From the listing below, pull out all lines with "Vector" in them.

★ ★ ★

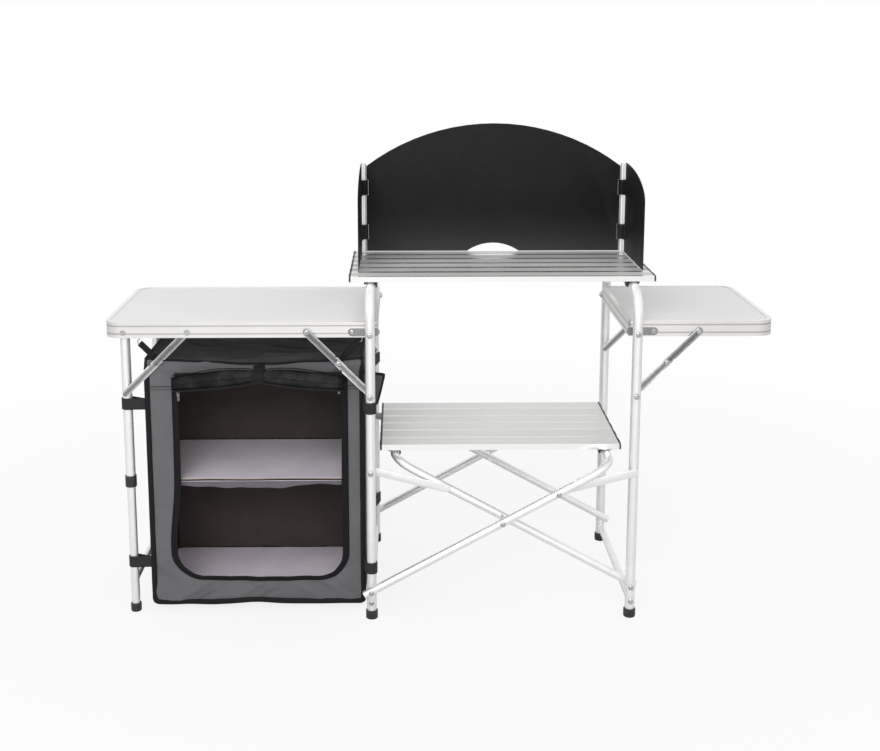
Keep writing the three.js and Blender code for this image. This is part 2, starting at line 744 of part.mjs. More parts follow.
// Outer legs: an upper tube on the table, a lower frame that slides into it

const collarBottom = collarTop - collarHeight;
for (const [place, side] of [['front', -1], ['rear', 1]]) {
  const y = side * outerLegOffset;
  const tube = cut(
    column(-outerLegReach, y, collarBottom + footWall, tableHinge + legTopCap, outerTube),
    column(-outerLegReach, y, collarBottom, collarTop + innerTubeInside + legSlide + cutOver, boreSize),
    pin(-outerLegReach, tableHinge - stayArm, y, side * (outerFace + cutOver), pivotHole),
  );
  const bolt = fuse(
    pin(-outerLegReach, tableHinge, y, side * (rimFace + gap + rivetHead), pinSize),
    pin(-outerLegReach, tableHinge, y, side * (rimFace - rimWall - gap), rivetSize),
    pin(-outerLegReach, tableHinge, side * (rimFace + gap), side * (rimFace + gap + rivetHead), rivetSize),
  );
  add(`outer_${place}_leg_upper`, fuse(tube, bolt), aluminium);
  const collar = cut(
    column(-outerLegReach, y, collarBottom, collarTop, collarSize),
    column(-outerLegReach, y, collarBottom + footWall - gap, collarTop + cutOver, around(outerTube)),
    column(-outerLegReach, y, collarBottom - cutOver, collarTop, boreSize),
  );
  add(`outer_${place}_leg_collar`, collar, plastic);
  add(`outer_${place}_foot`, foot(-outerLegReach, y, innerTube), plastic);
}
const lowerLegs = fuse(
  ...[-1, 1].map((side) => column(-outerLegReach, side * outerLegOffset, footSole,
    collarTop + innerTubeInside, innerTube)),
  pin(-outerLegReach, outerBarHeight, -outerLegOffset, outerLegOffset, outerBarTube, tubeSides),
);
add('outer_leg_lower_frame', lowerLegs, aluminium);

// Windshield: a centre panel between two posts that stand in the deck, and two wings

const shield = new THREE.Group();
shield.position.set(deckMiddle, postY, 0);
parts.add(shield);
const panelHalf = postX - postSize * half - gap;
const shieldBottom = deckHeight + shieldLift;
const postTop = deckHeight + postRise;
const wingFrontTop = deckHeight + wingFrontRise;
const wingRearTop = deckHeight + wingRearRise;
const clipHeights = [deckHeight + clipLowRise, deckHeight + clipHighRise];

// a circle's arc through two points at the same height and a crown between them
function crownArc(shape, halfWidth, baseZ, crownZ, steps) {
  const rise = crownZ - baseZ;
  const radius = (halfWidth * halfWidth + rise * rise) / (2 * rise);
  const spread = Math.asin(halfWidth / radius); // below zero, the arc runs from left to right
  for (let step = 0; step <= steps; step++) {
    const angle = spread * (1 - 2 * step / steps);
    shape.lineTo(radius * Math.sin(angle), crownZ - radius + radius * Math.cos(angle));
  }
}

function centrePanel() {
  const shape = new THREE.Shape();
  shape.moveTo(-panelHalf, shieldBottom);
  crownArc(shape, -notchWidth * half, shieldBottom, shieldBottom + notchRise, arcSteps * half);
  shape.lineTo(panelHalf, shieldBottom);
  crownArc(shape, panelHalf, deckHeight + shieldSideRise, deckHeight + shieldRise, arcSteps);
  const sheet = panelXZ(shape, -shieldThick * half, shieldThick * half);
  const room = clipSize * half + gap;
  const clipRooms = [-1, 1].flatMap((side) => clipHeights.map((z) => block(
    point(side * postX - room, -room, z - 2 * gap),
    point(side * postX + room, room, z + clipHeight + 2 * gap),
  )));
  return cut(sheet, ...clipRooms);
}

add('windshield_panel', centrePanel(), board, shield);
for (const [name, side] of [['left', -1], ['right', 1]]) {
  const post = column(side * postX, 0, deckBottom - gap - postSocketDepth + stripFlange + gap, postTop, postSize);
  add(`windshield_${name}_post`, post, aluminium, shield);
}

// a wing in the YZ plane about its post's axis, pointing to the front
function wing(side) {
  const shape = new THREE.Shape();
  shape.moveTo(wingStart, shieldBottom);
  shape.lineTo(wingLength, shieldBottom);
  shape.lineTo(wingLength, wingFrontTop);
  const turns = arcSteps * half;
  for (let step = 1; step <= turns; step++) {
    const angle = step / turns * Math.PI * half;
    shape.lineTo(wingStart + (wingLength - wingStart) * Math.cos(angle),
      wingFrontTop + (wingRearTop - wingFrontTop) * Math.sin(angle));
  }
  const leaf = new THREE.ExtrudeGeometry(shape, { depth: shieldThick, bevelEnabled: false });
  leaf.rotateX(Math.PI * half).rotateZ(-Math.PI * half);
  const sheet = toSolid(leaf).translate([side * wingOffset + shieldThick * half, 0, 0]);
  const clips = clipHeights.map((z) => cut(
    fuse(
      column(0, 0, z, z + clipHeight, clipSize),
      block(point(side * wingOffset - tabThick * half, -wingStart - tabReach, z),
        point(side * wingOffset + tabThick * half, 0, z + clipHeight)),
    ),
    column(0, 0, z - cutOver, z + clipHeight + cutOver, around(postSize)),
  ));
  return fuse(sheet, ...clips);
}

for (const [name, side] of [['left', -1], ['right', 1]]) {
  const leaf = add(`windshield_${name}_wing`, wing(side), board, shield);
  leaf.position.x = side * postX;
}

// Cupboard: sewn cloth with an open front, two boards and a rolled mesh door

const cupboardFront = rimFace - cupboardInset;
const cupboardBack = cupboardDepth - cupboardFront;
const cupboardLeft = outerLegReach - outerRadius - cupboardLegGap;
const cupboardX = -(cupboardLeft + cupboardRight) * half;
const cupboardWidth = cupboardLeft - cupboardRight;
const doorLeft = cupboardLeft - doorInsetLeft;
const doorRight = cupboardRight + doorInsetRight;

function doorOutline() {
  const left = -doorLeft;
  const right = -doorRight;
  const shape = new THREE.Shape();
  shape.absarc(left + doorCorner, doorBottom + doorCorner, doorCorner, Math.PI, Math.PI * 3 * half, false);
  shape.absarc(right - doorCorner, doorBottom + doorCorner, doorCorner, -Math.PI * half, 0, false);
  shape.absarc(right - doorTopCorner, doorTop - doorTopCorner, doorTopCorner, 0, Math.PI * half, false);
  shape.absarc(left + doorTopCorner, doorTop - doorTopCorner, doorTopCorner, Math.PI * half, Math.PI, false);
  return shape;
}

// a strap: a band round a leg and a strip back to the cupboard's corner
function strap(legX, legY, legSize, cornerX, cornerY, z) {
  const loop = column(legX, legY, z, z + strapHeight, around(legSize) + 2 * strapThick);
  const along = point(cornerX - legX, cornerY - legY, 0);
  const strip = new THREE.BoxGeometry(along.length() + strapThick, strapThick, strapHeight);
  strip.rotateZ(Math.atan2(along.y, along.x));
  strip.translate(legX + along.x * half, legY + along.y * half, z + strapHeight * half);
  const bore = column(legX, legY, z - cutOver, z + strapHeight + cutOver, around(legSize));
  return cut(fuse(loop, toSolid(strip)), bore);
}

// a box with a sagging top; inset is how far each face lies inside the cupboard's outside
function sackBox(inset) {
  const reach = cupboardWidth * half - inset;
  const shape = new THREE.Shape();
  shape.moveTo(-reach, cupboardBottom + inset);
  shape.lineTo(reach, cupboardBottom + inset);
  for (let step = 0; step <= sagSteps; step++) {
    const share = step / sagSteps;
    shape.lineTo(reach * (1 - 2 * share), cupboardTop - inset - roofSag * Math.sin(Math.PI * share));
  }
  return panelXZ(shape, -cupboardFront + inset, cupboardBack - inset).translate([cupboardX, 0, 0]);
}

function cupboardShell() {
  const door = panelXZ(doorOutline(), -cupboardFront - cutOver, -cupboardFront + clothThick + cutOver);
  const straps = [-1, 1].flatMap((side) => {
    const cornerY = side < 0 ? -cupboardFront + clothThick : cupboardBack - clothThick;
    return [strapHigh, strapLow].flatMap((z) => [
      strap(-outerLegReach, side * outerLegOffset, z === strapHigh ? outerTube : innerTube,
        -cupboardLeft, side < 0 ? -outerLegOffset : cornerY, z),
      strap(0, side * legOffset, legTube, -cupboardRight, cornerY, z),
    ]);
  });
  return fuse(cut(sackBox(0), sackBox(clothThick), door), ...straps);
}

// a shelf board in its cloth, with a hanging front edge
function shelfBoard(top, valance) {
  const side = clothThick + gap;
  const slab = block(
    point(-cupboardLeft + side, -cupboardFront + side, top - boardThick),
    point(-cupboardRight - side, cupboardBack - side, top),
  );
  if (!valance) return slab;
  const shape = new THREE.Shape();
  const reach = cupboardWidth * half - side;
  shape.moveTo(-reach, 0);
  for (let step = 0; step <= sagSteps; step++) {
    const share = step / sagSteps;
    shape.lineTo(-reach + 2 * reach * share, -valanceDrop - valanceSag * Math.sin(Math.PI * share));
  }
  shape.lineTo(reach, 0);
  const front = -cupboardFront + side;
  const hem = panelXZ(shape, front, front + valanceThick).translate([cupboardX, 0, top - gap]);
  return fuse(slab, hem);
}

// the mesh door rolled up in front of the opening's top edge, held by one tie in the middle;
// its lower corners are round, so the roll is thicker in the middle
function rolledDoor() {
  const reach = (doorLeft - doorRight) * half - gap;
  const shares = Array.from({ length: sagSteps + 1 }, (_, step) => step / sagSteps);
  const path = shares.map((share) => point(-reach + 2 * reach * share, 0, 0));
  const swell = (i) => rollEnd + (rollMiddle - rollEnd) * Math.sin(Math.PI * shares[i]);
  const roll = bentBar(path, point(0, 1, 0), rollMiddle, swell);
  const tie = new THREE.BoxGeometry(tieWidth, rollMiddle + 2 * tieThick, rollMiddle + 2 * tieThick);
  const depth = -cupboardFront - gap - tieThick - rollMiddle * half;
  return fuse(roll, toSolid(tie)).translate([-(doorLeft + doorRight) * half, depth, doorTop - rollDrop]);
}

add('cupboard_shell', cupboardShell(), greyCloth);
add('cupboard_upper_shelf', shelfBoard(upperShelf, true), lilacCloth);
add('cupboard_base_board', shelfBoard(cupboardBottom + clothThick + gap + boardThick, false), lilacCloth);
add('cupboard_rolled_door', rolledDoor(), mesh);

// The whole part stands with its origin under the middle of its width
parts.position.x = (leftReach - rightReach - legSpan) * half;

export default parts;
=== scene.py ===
"""Folding camping kitchen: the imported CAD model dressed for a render.

The frame, decks, tables and windshield are the CAD parts with finished surfaces. The cloth
cupboard that hangs between the left legs and the outer legs is made here, in place of its
plain CAD solids. Everything is in metres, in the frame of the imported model.
"""

import math

import bpy
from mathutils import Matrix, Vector, noise


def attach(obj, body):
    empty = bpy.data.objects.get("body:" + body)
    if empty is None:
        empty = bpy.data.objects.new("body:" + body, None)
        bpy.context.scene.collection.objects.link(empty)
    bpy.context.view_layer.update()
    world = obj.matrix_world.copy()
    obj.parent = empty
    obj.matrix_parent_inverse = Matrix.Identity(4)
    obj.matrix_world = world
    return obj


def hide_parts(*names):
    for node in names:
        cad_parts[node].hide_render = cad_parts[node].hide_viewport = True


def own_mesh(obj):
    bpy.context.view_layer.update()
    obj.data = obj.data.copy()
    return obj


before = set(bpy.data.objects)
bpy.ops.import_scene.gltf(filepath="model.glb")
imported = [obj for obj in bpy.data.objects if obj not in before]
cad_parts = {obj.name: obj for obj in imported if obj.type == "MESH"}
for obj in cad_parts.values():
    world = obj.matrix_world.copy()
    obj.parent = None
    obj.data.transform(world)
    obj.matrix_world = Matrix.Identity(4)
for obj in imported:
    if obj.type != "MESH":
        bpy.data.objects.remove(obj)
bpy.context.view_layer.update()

bl_info = {
    "name": "Camping Kitchen Dresser",
    "version": (1, 0, 0),
    "blender": (4, 5, 0),
    "location": "3D View > Sidebar > Kitchen",
    "description": "Finishes the metal, board and cloth of a folding camping kitchen",
    "category": "Object",
}

# The cupboard's outside, as its CAD shell
LEFT, RIGHT = -0.6545, -0.1715
FRONT, BACK = -0.188, 0.120
BOTTOM, TOP = 0.020, 0.600
MIDDLE = (LEFT + RIGHT) / 2
WIDTH, DEPTH, HEIGHT = RIGHT - LEFT, BACK - FRONT, TOP - BOTTOM
ROOF_SAG = 0.012
# The door opening in its front
DOOR_LEFT, DOOR_RIGHT = -0.5905, -0.2135
DOOR_LOW, DOOR_HIGH = 0.082, 0.565
DOOR_ROUND = 0.060
DOOR_CENTRE = Vector(((DOOR_LEFT + DOOR_RIGHT) / 2, (DOOR_LOW + DOOR_HIGH) / 2))
# Two sewn rows on the front beside the rolled door: height and width of the thread line
SEAM_ROWS = ((0.5335, 0.0022), (0.5270, 0.0010))
# The rolled door: depth and height of its axis, its core's radius, and the radius of one turn
# on its flat cut
ROLL_Y, ROLL_Z = -0.2103, DOOR_HIGH - 0.009
ROLL_CORE = 0.0016
ROLL_RADIUS = 0.016
# Each zip pull: side, x and z
ZIP_PULLS = (("left", -0.583, 0.516), ("right", -0.2265, 0.531))
# The boards inside, in their coated cloth
SHELF_TOP, BASE_TOP = 0.314, 0.0303
BOARD_FRONT = FRONT + 0.011
BOARD_GAP = 0.0042
BOARD_THICK = 0.006
BOARD_CORNER = 0.010
# The legs that the cupboard is strapped to: place in plan and tube radius, high and low
INNER_LEG = (-0.1545, 0.225, 0.011, 0.011)
OUTER_LEG = (-0.6975, 0.179, 0.011, 0.0095)
STRAP_LOW, STRAP_HIGH = 0.109, 0.482
# The straps under the table: name, the end in its hook and the end on the cupboard
TOP_STRAPS = (
    ("left_front", (-0.664, -0.1865, 0.634), (-0.630, FRONT + 0.003, 0.5965)),
    ("right_front", (-0.177, -0.1865, 0.638), (-0.219, FRONT + 0.003, 0.5955)),
    ("left_rear", (-0.664, 0.1175, 0.634), (-0.630, BACK - 0.003, 0.5965)),
    ("right_rear", (-0.177, 0.1175, 0.638), (-0.219, BACK - 0.003, 0.5955)),
)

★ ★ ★

◆ **EXERCISE RESULT**:
from mathutils import Matrix, Vector, noise
DOOR_CENTRE = Vector(((DOOR_LEFT + DOOR_RIGHT) / 2, (DOOR_LOW + DOOR_HIGH) / 2))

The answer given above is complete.